AItst/AIMonitor/npu_yolo_onnx.py

# 文件名: npu_yolo_onnx.py
import cv2
import numpy as np
import onnxruntime as ort
import os
import time


def letterbox(img, new_shape=(640, 640), color=(114, 114, 114)):
    shape = img.shape[:2]  # h, w
    r = min(new_shape[0] / shape[0], new_shape[1] / shape[1])
    new_unpad = int(round(shape[1] * r)), int(round(shape[0] * r))
    dw, dh = new_shape[1] - new_unpad[0], new_shape[0] - new_unpad[1]
    dw /= 2
    dh /= 2
    if shape[::-1] != new_unpad:
        img = cv2.resize(img, new_unpad, interpolation=cv2.INTER_LINEAR)
    top, bottom = int(round(dh - 0.1)), int(round(dh + 0.1))
    left, right = int(round(dw - 0.1)), int(round(dw + 0.1))
    img = cv2.copyMakeBorder(img, top, bottom, left, right, cv2.BORDER_CONSTANT, value=color)
    return img, r, (dw, dh)


class YOLOv8_ONNX:
    def __init__(self, onnx_path, conf_threshold=0.25, iou_threshold=0.45):
        # 使用 CANNExecutionProvider
        providers = [("CANNExecutionProvider", {
            "device_id": 0,
            "arena_extend_strategy": "kNextPowerOfTwo",
            "npu_mem_limit": 16 * 1024 * 1024 * 1024,
            "precision_mode": "allow_fp32_to_fp16",  # 修改：不降精度:must_keep_origin_dtype
            "op_select_impl_mode": "high_precision",
            "enable_cann_graph": True,
        })]

        # 创建 Session（ORT 自动忽略不存在的 EP，不会抛异常）
        self.session = ort.InferenceSession(onnx_path, providers=providers)

        # 获取真实工作 provider
        actual_providers = self.session.get_providers()

        print("YOLO Providers:", actual_providers)

        if "CANNExecutionProvider" in actual_providers:
            print("[INFO] YOLO 使用 CANNExecutionProvider（昇腾）")
        else:
            print("[INFO] YOLO 使用 CPUExecutionProvider（非昇腾环境）")
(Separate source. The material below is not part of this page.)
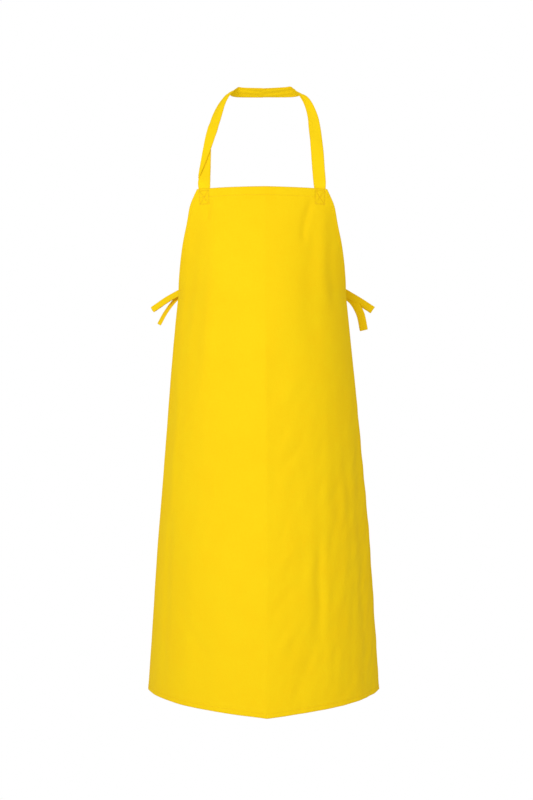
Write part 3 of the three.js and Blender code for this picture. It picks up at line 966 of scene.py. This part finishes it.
def makeWaistTie(side, sign, values):
    edge = panelCut["waist"] / 2 - values["sewnInset"]
    across = sign * np.linspace(edge - values["sewnLength"], edge - 0.002, 5)
    sewn = wornPoint(across, np.full(5, panelCut["waistDrop"]), values["depth"])
    angles = np.linspace(0.07, math.acos(values["knotEnd"] / values["startX"]), 24)
    level = values["startX"] * np.cos(angles)
    depth = seamLine.y + (backY + 0.0008 - seamLine.y) * np.sin(angles)
    height = lerp(seamLine.z, knotCentre.z, eased(angles / (math.pi / 2)))
    height = height - values["sag"] * np.sin(2 * angles)
    band = np.stack([sign * level, depth, height], axis=-1)
    route = smoothPath(np.concatenate([sewn, band]).tolist(), 6)
    path = spacedPath(route, 130)[::-1]  # from the knot, so that the gathers are at its start
    outside = unit(np.stack([path[:, 0], path[:, 1] + 0.05, np.zeros(len(path))], axis=-1))
    grid = uprightTape(path, outside, values)
    tie = tapePiece(f"{side}WaistTie", grid, tieTape["thickness"], tapeCloth)
    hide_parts(f"{side}_tie_band", f"{side}_tie_end")
    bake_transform(tie)
    return tie


bowLoops = {
    "left": [(-0.0133, -0.425), (-0.090, -0.419), (-0.165, -0.428), (-0.212, -0.449), (-0.251, -0.475)],
    "right": [(0.0133, -0.425), (0.090, -0.419), (0.165, -0.430), (0.210, -0.453), (0.246, -0.476)],
}
loopShape = {
    "depth": 0.0575,
    "root": 0.004,
    "spread": 0.0033,
    "gather": 0.040,
    "pinch": 0.6,
    "pleat": 0.0011,
    "crown": 0.0008,
    "ripple": (37, 0.4),
    "turn": {"left": 44, "right": -44},
    "turnFrom": 0.2,
    "turnOver": 0.6,
    "closed": 0.35,  # share of the spread at the knot
    "openOver": 0.2,
}


def makeLoop(side, sign, values):
    middle = spacedPath(smoothPath(knotRoute(bowLoops[side], sign, values), 12), 70)
    share = np.linspace(0, 1, len(middle))
    opened = values["spread"] * lerp(values["closed"], 1, eased(share / values["openOver"]))
    run = unit(np.gradient(middle, axis=0))
    up = np.stack([-run[:, 2], 0 * share, run[:, 0]], axis=-1) * sign
    depth = np.tile([0.0, 1.0, 0.0], (len(middle), 1))
    turned = math.radians(values["turn"][side]) * eased((share - values["turnFrom"]) / values["turnOver"])
    up = rolled(up, depth, turned)[0]
    opened = np.stack([0 * opened, opened, 0 * opened], axis=-1)
    front, back = middle - opened, middle + opened
    ahead = unit(middle[-1] - middle[-2])
    turn = np.linspace(0, math.pi, 9)[1:-1, None]
    tipCentre = (front[-1] + back[-1]) / 2
    tip = tipCentre + (front[-1] - tipCentre) * np.cos(turn) + ahead * values["spread"] * np.sin(turn)
    path = np.concatenate([front, tip, back[::-1]])
    along = lengthsAlong(path)
    fromKnot = np.minimum(along, along[-1] - along)
    up = np.concatenate([up, np.repeat(up[-1:], len(tip), axis=0), up[::-1]])
    ahead = unit(np.gradient(path, axis=0))
    grid = tapeGrid(path, up, unit(np.cross(ahead, up)), fromKnot, values)
    loop = tapePiece(f"{side}BowLoop", grid, tieTape["thickness"] * 0.9, tapeCloth)
    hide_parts(f"{side}_bow_loop")
    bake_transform(loop)
    return loop


knotShape = {
    "width": 0.0205,
    "reachY": 0.0106,
    "reachZ": 0.0118,
    "crown": 0.0022,
    "skew": 0.0030,
    "start": -0.9,  # where on the knot the tape comes in, in radians
    "overlap": 0.5,
    "wrapLength": 0.080,
}


def makeKnot(values):  # the tape wraps once round the gathered ties and tucks under itself
    angles = np.linspace(values["start"], 2 * math.pi + values["start"] + values["overlap"], 61)
    across = np.linspace(-1, 1, 17)
    angle, share = angles[:, None], across[None, :]
    turned = (angle - angles[0]) / (2 * math.pi)
    swell = 1 - values["crown"] / values["reachY"] * share**2 * (1 + 0.6 * np.sin(angle * 2 + share))
    creases = 0.00045 * np.sin(share * 9 + angle * 1.5) * (1 - share**2)
    reach = swell + creases / values["reachY"] + 0.07 * (turned - 0.5)
    narrow = 1 - 0.16 * np.cos(angle - 1.2)
    x = share * values["width"] / 2 * narrow + values["skew"] * np.sin(angle)
    y = knotCentre.y + values["reachY"] * reach * np.sin(angle)
    z = knotCentre.z + values["reachZ"] * reach * np.cos(angle)
    knot = tapePiece("bowKnot", np.stack([x, y, z], axis=-1), tieTape["thickness"], tapeCloth)
    core = knotCore()
    for piece in (knot, core):
        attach(piece, "ties")
    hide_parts("bow_knot")
    return knot


def knotCore():  # the crossed tapes inside the wrap
    rows, columns = 24, 28
    tilt = np.linspace(0, math.pi, rows)[:, None]
    around = np.linspace(0, 2 * math.pi, columns, endpoint=False)[None, :]
    pleat = 1 + 0.07 * np.sin(around * 6 + tilt * 2) * np.sin(tilt)
    x = 0.0112 * np.cos(tilt) + 0 * around
    y = knotCentre.y + 0.0078 * np.sin(tilt) ** 0.7 * np.sin(around) * pleat
    z = knotCentre.z + 0.0086 * np.sin(tilt) ** 0.7 * np.cos(around) * pleat
    grid = np.stack([x, y, z], axis=-1)
    points = np.concatenate([grid[:1, 0], grid[1:-1].reshape(-1, 3), grid[-1:, 0]])
    ring = 1 + np.arange((rows - 2) * columns).reshape(rows - 2, columns)
    last = len(points) - 1
    nextRing = np.roll(ring, -1, axis=1)
    faces = np.stack([ring[:-1], nextRing[:-1], nextRing[1:], ring[1:]], axis=-1).reshape(-1, 4).tolist()
    faces += [[0, b, a] for a, b in zip(ring[0], nextRing[0])]
    faces += [[last, a, b] for a, b in zip(ring[-1], nextRing[-1])]
    cut = points[:, [0, 2]] * 1.3
    return meshPiece("bowKnotCore", points, faces, cut, np.zeros(len(points)), tapeCloth)


for sideName, sideSign in sides:
    makeWaistTie(sideName, sideSign, waistTie)
    makeLoop(sideName, sideSign, loopShape)
makeKnot(knotShape)
print("waist ties, bow loops and knot made")


# stitches

stitchSize = {"length": 0.0030, "gap": 0.0009, "thickness": 0.00055, "tilt": 0.09, "seed": 5}
tackSize = {**stitchSize, "length": 0.0024, "gap": 0.0006, "thickness": 0.0008}
threadLift = 0.00012  # a stitch's middle stands this far off the cloth
seamEnd = 0.0015  # a seam stops this far from the cloth's edge


def makeStitchTree():
    tree = bpy.data.node_groups.new("stitchRow", "GeometryNodeTree")
    addSockets(tree, "INPUT", {
        "Seam Line": "Geometry",
        "Stitch Length": "Float",
        "Stitch Gap": "Float",
        "Thread Thickness": "Float",
        "Tilt": "Float",
        "Seed": "Int",
        "Thread": "Material",
    })
    addSockets(tree, "OUTPUT", {"Stitches": "Geometry"})
    given = nodeOf(tree, "NodeGroupInput").outputs
    curve = nodeOf(tree, "GeometryNodeMeshToCurve", {"Mesh": given["Seam Line"]})
    pitch = mathNode(tree, "ADD", given["Stitch Length"], given["Stitch Gap"])
    spacing = {"Curve": curve.outputs[0], "Length": pitch}
    steps = nodeOf(tree, "GeometryNodeResampleCurve", spacing, mode="LENGTH")
    bead = nodeOf(tree, "GeometryNodeMeshUVSphere", {"Segments": 6, "Rings": 5, "Radius": 0.5})
    thickness = given["Thread Thickness"]
    size = nodeOf(tree, "ShaderNodeCombineXYZ", {"X": thickness, "Y": thickness, "Z": given["Stitch Length"]})
    tangent = nodeOf(tree, "GeometryNodeInputTangent").outputs[0]
    aim = nodeOf(tree, "FunctionNodeAlignRotationToVector", {"Vector": tangent}, axis="Z")
    least, most = (
        nodeOf(tree, "ShaderNodeVectorMath", {0: (way, way, 0), "Scale": given["Tilt"]}, operation="SCALE")
        for way in (-1, 1)
    )
    limits = {"Min": least.outputs[0], "Max": most.outputs[0], "Seed": given["Seed"]}
    wander = nodeOf(tree, "FunctionNodeRandomValue", limits, data_type="FLOAT_VECTOR")
    turns = {"Rotation": aim.outputs[0], "Rotate By": wander.outputs[0]}
    turned = nodeOf(tree, "FunctionNodeRotateRotation", turns, rotation_space="LOCAL")
    placed = nodeOf(tree, "GeometryNodeInstanceOnPoints", {
        "Points": steps.outputs[0],
        "Instance": bead.outputs[0],
        "Rotation": turned.outputs[0],
        "Scale": size.outputs[0],
    })
    real = nodeOf(tree, "GeometryNodeRealizeInstances", {"Geometry": placed.outputs[0]})
    smooth = nodeOf(tree, "GeometryNodeSetShadeSmooth", {0: real.outputs[0]})
    finish = {"Geometry": smooth.outputs[0], "Material": given["Thread"]}
    finished = nodeOf(tree, "GeometryNodeSetMaterial", finish)
    nodeOf(tree, "NodeGroupOutput", {"Stitches": finished.outputs[0]})
    return tree


stitchTree = makeStitchTree()


def stitchPiece(name, lines, node, values):  # lines are the seam's rows, each a list of points
    points = np.concatenate(lines)
    ends = np.cumsum([len(line) for line in lines])
    joins = [(i, i + 1) for i in range(len(points) - 1) if i + 1 not in ends]
    guide = bpy.data.meshes.new(name + "Line")
    guide.from_pydata(points.tolist(), joins, [])
    piece = newObject(name, guide)
    modifier = piece.modifiers.new("stitches", "NODES")
    modifier.node_group = stitchTree
    given = {
        "Stitch Length": values["length"],
        "Stitch Gap": values["gap"],
        "Thread Thickness": values["thickness"],
        "Tilt": values["tilt"],
        "Seed": values["seed"],
        "Thread": sewingThread,
    }
    for item in stitchTree.interface.items_tree:
        if item.in_out == "INPUT" and item.name in given:
            modifier[item.identifier] = given[item.name]
    bpy.context.view_layer.update()
    evaluated = piece.evaluated_get(bpy.context.evaluated_depsgraph_get())
    mesh = bpy.data.meshes.new_from_object(evaluated)
    piece.modifiers.remove(modifier)
    piece.data = mesh
    mesh.name = name
    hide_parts(node)
    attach(piece, "panel")
    return piece


def onBothFaces(across, drop, behind):  # a row of stitches shows in front and behind
    return [wornPoint(across, drop, -threadLift), wornPoint(across, drop, behind + threadLift)]


hemBehind = panelCut["thickness"] + panelCut["hemLayers"]
tapeBehind = neckStrap["depth"] + neckStrap["thickness"] / 2


def straight(start, end, count):
    share = np.linspace(0, 1, count)
    return lerp(start[0], end[0], share), lerp(start[1], end[1], share)


def makeSeams():
    inset = panelCut["stitchInset"]
    drops = {"top": panelCut["topHem"] - inset, "bottom": panelCut["length"] - panelCut["bottomHem"] + inset}
    for hem, drop in drops.items():
        reach = float(halfWidth(drop)) - seamEnd
        across, level = straight((-reach, drop), (reach, drop), 260)
        stitchPiece(f"{hem}HemSeam", onBothFaces(across, level, hemBehind), f"{hem}_hem_seam", stitchSize)
    waist = panelCut["waistDrop"]
    runs = (("armhole", seamEnd, waist - 0.001), ("side", waist + 0.002, panelCut["length"] - seamEnd))
    for side, sign in sides:
        for hem, start, end in runs:
            drop = np.linspace(start, end, 200)
            across = sign * (halfWidth(drop) - panelCut["sideHem"] + inset)
            name, node = f"{side}{hem.capitalize()}Seam", f"{side}_{hem}_seam"
            stitchPiece(name, onBothFaces(across, drop, hemBehind), node, stitchSize)


def boxLines(runs, behind):
    lines = []
    for start, end in runs:
        lines += onBothFaces(*straight(start, end, 12), behind)
    return lines


def makeTacks(values):
    for side, sign in sides:
        box = boxLines(boxRuns(sign * neckStrap["fromCentre"], values), tapeBehind)
        stitchPiece(f"{side}StrapStitching", box, f"{side}_strap_stitching", tackSize)
        edge = panelCut["waist"] / 2
        low, high = sorted((sign * (edge - values["tieNear"]), sign * (edge - values["tieFar"])))
        top, bottom = (panelCut["waistDrop"] + way * values["tieHalf"] for way in (-1, 1))
        box = boxLines(tackRuns(low, high, top, bottom, False), tapeBehind)
        stitchPiece(f"{side}TieStitching", box, f"{side}_tie_stitching", stitchSize)


makeSeams()
makeTacks(tackBox)


# floor and light

studio = {
    "floorDrop": 0.25,
    "floorSize": 14.0,
    "floorColour": (0.86, 0.86, 0.86, 1),
    "seenColour": (1, 1, 1, 1),
    "seenWhite": 1.0,
    "ambient": 0.60,
    "ambientColour": (1.0, 0.95, 0.35, 1),
}


def cameraOnly(tree, output, seen, other):  # one shader to the camera, another to the light
    toCamera = nodeOf(tree, "ShaderNodeLightPath").outputs["Is Camera Ray"]
    mix = nodeOf(tree, "ShaderNodeMixShader", {0: toCamera, 1: other.outputs[0], 2: seen.outputs[0]})
    tree.links.new(mix.outputs[0], tree.nodes[output].inputs["Surface"])


def makeWorld(values):
    world = bpy.data.worlds.new("studio")
    world.use_nodes = True
    tree = world.node_tree
    soft = tree.nodes["Background"]
    soft.inputs["Color"].default_value = values["ambientColour"]
    soft.inputs["Strength"].default_value = values["ambient"]
    white = {"Color": values["seenColour"], "Strength": values["seenWhite"]}
    cameraOnly(tree, "World Output", nodeOf(tree, "ShaderNodeBackground", white), soft)
    scene.world = world


def makeFloor(values):
    half = values["floorSize"] / 2
    z = cadBox[0].z - values["floorDrop"]
    corners = [(-half, -half, z), (half, -half, z), (half, half, z), (-half, half, z)]
    mesh = bpy.data.meshes.new("floor")
    mesh.from_pydata(corners, [], [(0, 1, 2, 3)])
    material, tree, paper = newMaterial("floorPaper")
    paper.inputs["Base Color"].default_value = values["floorColour"]
    paper.inputs["Roughness"].default_value = 0.9
    bright = nodeOf(tree, "ShaderNodeEmission", {"Strength": values["seenWhite"]})
    cameraOnly(tree, "Material Output", bright, paper)
    mesh.materials.append(material)
    newObject("floor", mesh)


lights = [
    {"name": "key", "place": (-1.10, -2.90, 0.1), "size": 2.0, "power": 45, "colour": (1.0, 0.985, 1.0)},
    {"name": "side", "place": (2.3, -2.1, -0.45), "size": 1.8, "power": 5, "colour": (1.0, 0.965, 0.62)},
    {"name": "front", "place": (0.5, -3.1, -0.35), "size": 1.8, "power": 5, "colour": (1.0, 0.965, 0.62)},
]
lightAim = Vector((0, -0.05, -0.66))


def makeLight(values):
    data = bpy.data.lights.new(values["name"], "AREA")
    data.size = values["size"]
    data.energy = values["power"]
    data.color = values["colour"]
    light = newObject(values["name"], data)
    light.location = values["place"]
    light.rotation_euler = (lightAim - light.location).to_track_quat("-Z", "Y").to_euler()
    light.visible_camera = False


makeWorld(studio)
makeFloor(studio)
for lightValues in lights:
    makeLight(lightValues)
scene.view_settings.view_transform = "Standard"
print("floor and lights set")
        self.conf_threshold = conf_threshold
        self.iou_threshold = iou_threshold
        self.input_name = self.session.get_inputs()[0].name

        print(f"YOLO模型输入名称: {self.input_name}")
        print(f"YOLO模型输入形状: {self.session.get_inputs()[0].shape}")
        print(f"YOLO模型输出形状: {self.session.get_outputs()[0].shape}")

    def preprocess(self, img):
        self.orig_shape = img.shape[:2]
        img, self.ratio, (self.dw, self.dh) = letterbox(img, (640, 640))

        # ===== 新增：保存letterbox处理后的图像 =====
        # 确保保存目录存在（如不存在则创建）
        # save_dir = "../YOLO_Pipe_results"
        # os.makedirs(save_dir, exist_ok=True)
        # # 生成唯一文件名（例如按时间戳命名，避免覆盖）
        # timestamp = int(time.time() * 1000)  # 毫秒级时间戳
        # save_path = os.path.join(save_dir, f"letterbox_{timestamp}.jpg")
        # # 注意：letterbox处理后的img是BGR格式（因为输入的img是BGR，letterbox未改变通道顺序）
        # cv2.imwrite(save_path, img)
        # print(f"letterbox处理后的图像已保存至：{save_path}")
        # ==========================================

        img = cv2.cvtColor(img, cv2.COLOR_BGR2RGB)
        img = img.transpose(2, 0, 1).astype(np.float32)
        img /= 255.0
        img = np.expand_dims(img, axis=0)  # (1,3,640,640)
        return img

    def postprocess_v8(self, pred, im0_shape):
        """
        根据测试结果调整的后处理
        输出格式: [x_center, y_center, width, height, class0_score, class1_score]
        """
        # pred 形状: (1, 6, 8400)
        #print(f"【YOLO调试】原始输出形状: {pred.shape}")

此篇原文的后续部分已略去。